─── Given information

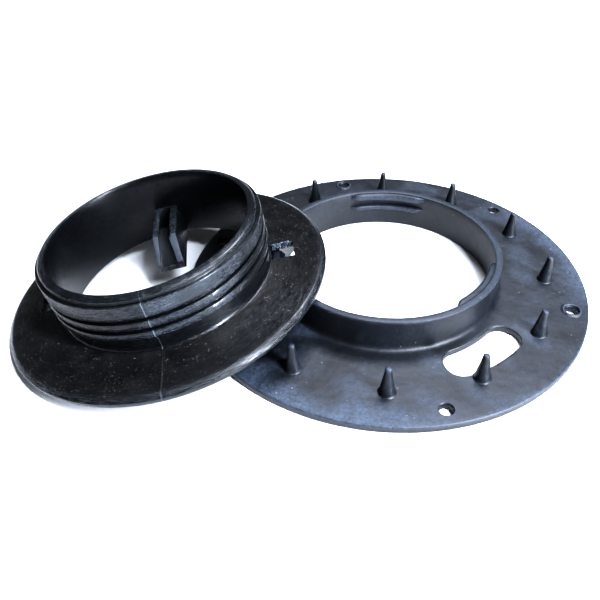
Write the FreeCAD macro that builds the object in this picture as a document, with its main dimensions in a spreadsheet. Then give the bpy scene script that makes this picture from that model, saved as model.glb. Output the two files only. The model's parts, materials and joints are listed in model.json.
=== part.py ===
import FreeCAD, Part
import math
import os

import Sketcher

# Two-part toilet flange: a spiked floor plate lying flat, and the threaded flange that screws into its
# collar, set down loose so that it leans on the collar.  Millimetres and degrees, +Z up.  The origin is
# on the plate's bore axis, at its underside.

DIMENSIONS = {
    # Spiked plate.
    "plate_radius": 89.0,
    "plate_thickness": 3.0,
    "plate_bore_radius": 47.5,
    "collar_top": 18.0,
    "collar_root_radius": 50.2,
    "collar_rim_radius": 50.7,
    "collar_root_fillet": 1.0,
    "collar_rim_round": 0.5,
    "plate_edge_round": 0.7,
    "spike_circle": 72.3,
    "spike_rise": 12.5,
    "spike_base_radius": 3.1,
    "spike_tip_radius": 1.3,
    "spike_embed": 0.5,
    "spike_bearing": 3.6,
    "screw_circle": 82.0,
    "screw_radius": 2.7,
    "screw_sink_radius": 3.0,
    "screw_sink_deep": 0.3,
    "screw_bearing": 45.0,
    "slot_inner_radius": 55.2,
    "slot_outer_radius": 69.5,
    "slot_low_bearing": -68.4,
    "slot_high_bearing": -34.0,
    "slot_corner_radius": 6.8,
    "ridge_tip_radius": 44.9,
    "ridge_root_radius": 48.5,
    "ridge_half_span": 25.5,
    "ridge_point_span": 5.0,
    "ridge_bearing": 91.6,
    "upper_ridge_low": 14.5,
    "lower_ridge_low": 9.2,
    "lower_ridge_top": 11.5,
    # Threaded flange, in its own frame: +Z along the spigot, zero at the disc's underside.
    "disc_radius": 69.0,
    "disc_thickness": 3.0,
    "disc_side_top": 1.9,
    "disc_bevel_width": 2.2,
    "lip_radius": 46.5,
    "lip_depth": 2.0,
    "flange_bore_radius": 42.0,
    "spigot_wall_radius": 45.1,
    "spigot_root_fillet": 0.9,
    "thread_low": 9.5,
    "thread_high": 27.2,
    "thread_crest_radius": 47.0,
    "thread_root_radius": 45.2,
    "neck_radius": 45.4,
    "neck_top": 28.7,
    "rim_radius": 44.7,
    "rim_shoulder": 29.3,
    "rim_top": 29.8,
    "groove_pitch": 5.0,
    "groove_turns": 2.94,
    "groove_start_bearing": 145.0,
    "groove_start_level": 7.46,
    "groove_over": 1.1,
    "groove_under": 0.65,
    "groove_root_under": 0.3,
    "groove_clear_radius": 47.6,
    "window_inner": 45.5,
    "window_outer": 55.7,
    "window_half_width": 5.3,
    "window_depth": 7.0,
    "window_bearing": 15.0,
    "lug_bearing": 106.0,
    "lug_root": 43.5,
    "lug_knee": 18.0,
    "lug_end": 8.0,
    "lug_rise": 12.7,
    "lug_end_rise": 3.8,
    "lug_left": 4.6,
    "lug_right": 6.2,
    "channel_left": 2.2,
    "channel_right": 3.4,
    "channel_floor": 3.0,
    "channel_step": 22.0,
    "channel_back": 39.5,
    "channel_depth": 1.6,
    # Where the flange lies: its disc's centre, and the lean of its spigot.
    "flange_x": -91.8,
    "flange_y": -29.2,
    "lean": 10.0,
    "lean_bearing": 193.3,
    "floor_gap": 0.05,
}
SPIKE_COUNT = 12
SCREW_COUNT = 6
RIDGE_COUNT = 3
WINDOW_COUNT = 2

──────

● To do
Write out the whole listing again, exactly as it stands.

● Correct answer
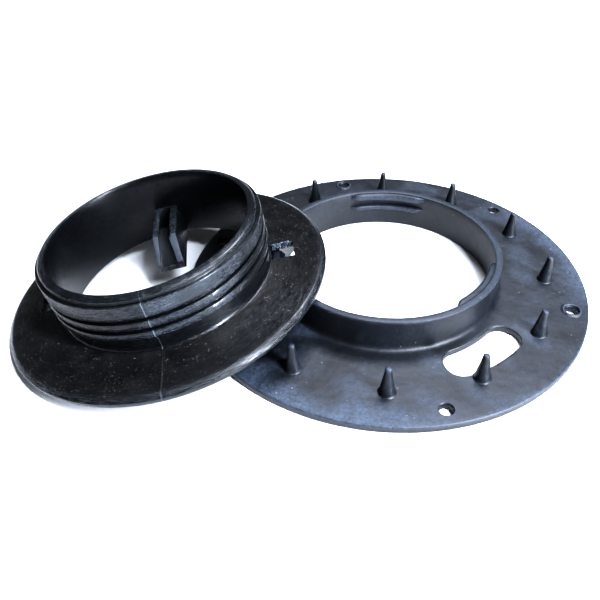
Write the FreeCAD macro that builds the object in this picture as a document, with its main dimensions in a spreadsheet. Then give the bpy scene script that makes this picture from that model, saved as model.glb. Output the two files only. The model's parts, materials and joints are listed in model.json.
=== part.py ===
import FreeCAD, Part
import math
import os

import Sketcher

# Two-part toilet flange: a spiked floor plate lying flat, and the threaded flange that screws into its
# collar, set down loose so that it leans on the collar.  Millimetres and degrees, +Z up.  The origin is
# on the plate's bore axis, at its underside.

DIMENSIONS = {
    # Spiked plate.
    "plate_radius": 89.0,
    "plate_thickness": 3.0,
    "plate_bore_radius": 47.5,
    "collar_top": 18.0,
    "collar_root_radius": 50.2,
    "collar_rim_radius": 50.7,
    "collar_root_fillet": 1.0,
    "collar_rim_round": 0.5,
    "plate_edge_round": 0.7,
    "spike_circle": 72.3,
    "spike_rise": 12.5,
    "spike_base_radius": 3.1,
    "spike_tip_radius": 1.3,
    "spike_embed": 0.5,
    "spike_bearing": 3.6,
    "screw_circle": 82.0,
    "screw_radius": 2.7,
    "screw_sink_radius": 3.0,
    "screw_sink_deep": 0.3,
    "screw_bearing": 45.0,
    "slot_inner_radius": 55.2,
    "slot_outer_radius": 69.5,
    "slot_low_bearing": -68.4,
    "slot_high_bearing": -34.0,
    "slot_corner_radius": 6.8,
    "ridge_tip_radius": 44.9,
    "ridge_root_radius": 48.5,
    "ridge_half_span": 25.5,
    "ridge_point_span": 5.0,
    "ridge_bearing": 91.6,
    "upper_ridge_low": 14.5,
    "lower_ridge_low": 9.2,
    "lower_ridge_top": 11.5,
    # Threaded flange, in its own frame: +Z along the spigot, zero at the disc's underside.
    "disc_radius": 69.0,
    "disc_thickness": 3.0,
    "disc_side_top": 1.9,
    "disc_bevel_width": 2.2,
    "lip_radius": 46.5,
    "lip_depth": 2.0,
    "flange_bore_radius": 42.0,
    "spigot_wall_radius": 45.1,
    "spigot_root_fillet": 0.9,
    "thread_low": 9.5,
    "thread_high": 27.2,
    "thread_crest_radius": 47.0,
    "thread_root_radius": 45.2,
    "neck_radius": 45.4,
    "neck_top": 28.7,
    "rim_radius": 44.7,
    "rim_shoulder": 29.3,
    "rim_top": 29.8,
    "groove_pitch": 5.0,
    "groove_turns": 2.94,
    "groove_start_bearing": 145.0,
    "groove_start_level": 7.46,
    "groove_over": 1.1,
    "groove_under": 0.65,
    "groove_root_under": 0.3,
    "groove_clear_radius": 47.6,
    "window_inner": 45.5,
    "window_outer": 55.7,
    "window_half_width": 5.3,
    "window_depth": 7.0,
    "window_bearing": 15.0,
    "lug_bearing": 106.0,
    "lug_root": 43.5,
    "lug_knee": 18.0,
    "lug_end": 8.0,
    "lug_rise": 12.7,
    "lug_end_rise": 3.8,
    "lug_left": 4.6,
    "lug_right": 6.2,
    "channel_left": 2.2,
    "channel_right": 3.4,
    "channel_floor": 3.0,
    "channel_step": 22.0,
    "channel_back": 39.5,
    "channel_depth": 1.6,
    # Where the flange lies: its disc's centre, and the lean of its spigot.
    "flange_x": -91.8,
    "flange_y": -29.2,
    "lean": 10.0,
    "lean_bearing": 193.3,
    "floor_gap": 0.05,
}
SPIKE_COUNT = 12
SCREW_COUNT = 6
RIDGE_COUNT = 3
WINDOW_COUNT = 2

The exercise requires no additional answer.